Again the Court relied
the earlier observation made in the case of
A.V Papayya Sastry and Others vs. Govt. of A.P. and Others (2007) 4 SCC 221. It
was observed and held that
“21. Now, it is well settled principle
of law that if any judgment or order is obtained by fraud, it cannot be said to
be a judgment or order in law.
22. It is thus settled
proposition of law that a judgment, decree or order obtained by playing fraud on
the court, tribunal or authority is a nullity and non est in the eye of the
law. Such a judgment, decree or order—by the first court or by the final court—has
to be treated as nullity by every court, superior or inferior.”

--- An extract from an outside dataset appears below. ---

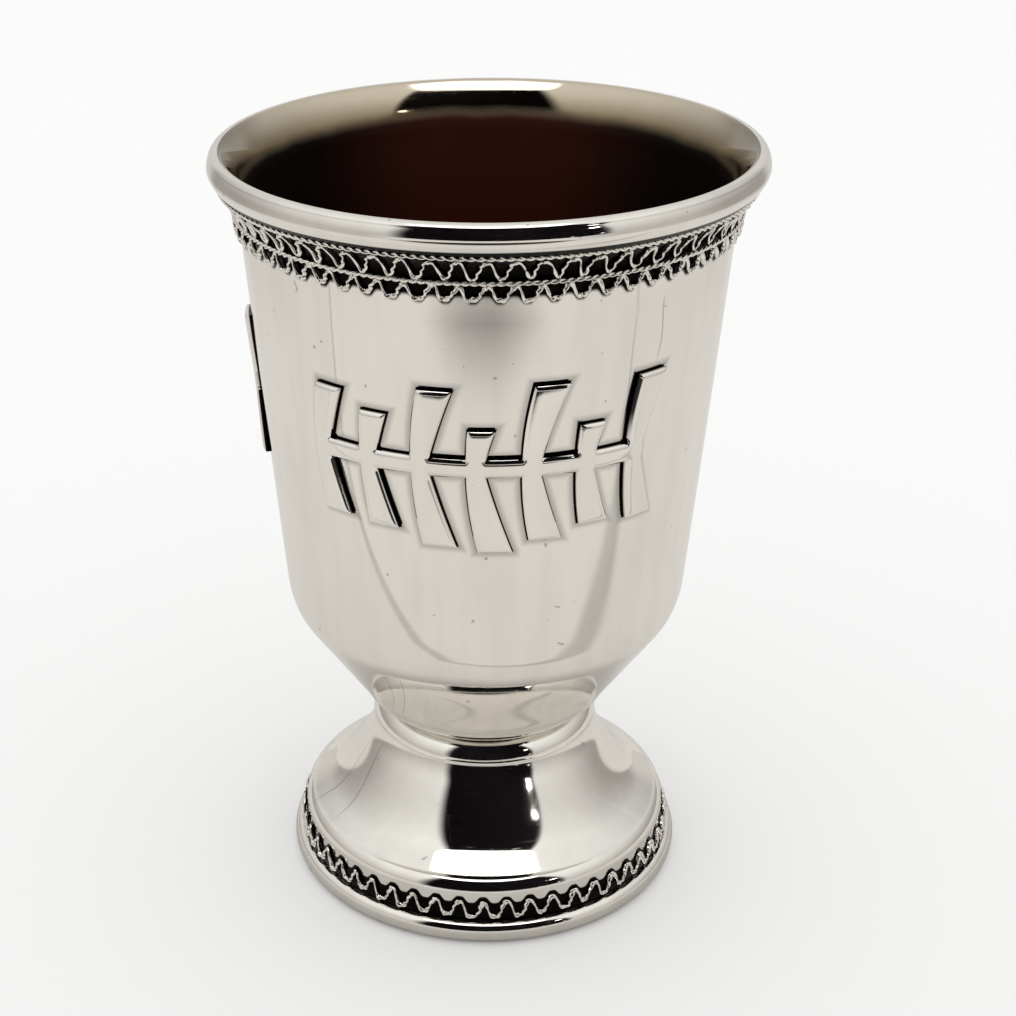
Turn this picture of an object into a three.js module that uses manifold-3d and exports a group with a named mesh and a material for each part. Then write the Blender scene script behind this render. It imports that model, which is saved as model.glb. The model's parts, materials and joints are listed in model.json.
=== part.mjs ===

There is an essential distinction
between mistake and trickery. As submitted on behalf of the respondents/plaintiff
that the earlier suit was not based on the agreement and as such, there was no
suppression amount to trickery so as to obtain the judgment by misleading the Court,
viewed Supreme Court.
The Apex Court referring
to the case of Arunima Baruah’s case relied by counsel for respondent has
observed that filing the earlier suit and withdrawal thereof without liberty to
file another suit was a material fact. Therefore, the respondents/plaintiffs
had failed to approach the Court with clean hands and as such judgment is no
assistance – Court noted.
Hence on the above
facts, the Supreme Court appreciated the well reasoned judgment of the trial court
and termed the judgment of Appellate Court as gross error.
Therefore the Hon’ble Court
quashed and set aside the judgment of Appellate Court and the High Court as
they made without application of mind and upheld the judgment of the trial Court
which dismissed the suit with no costs.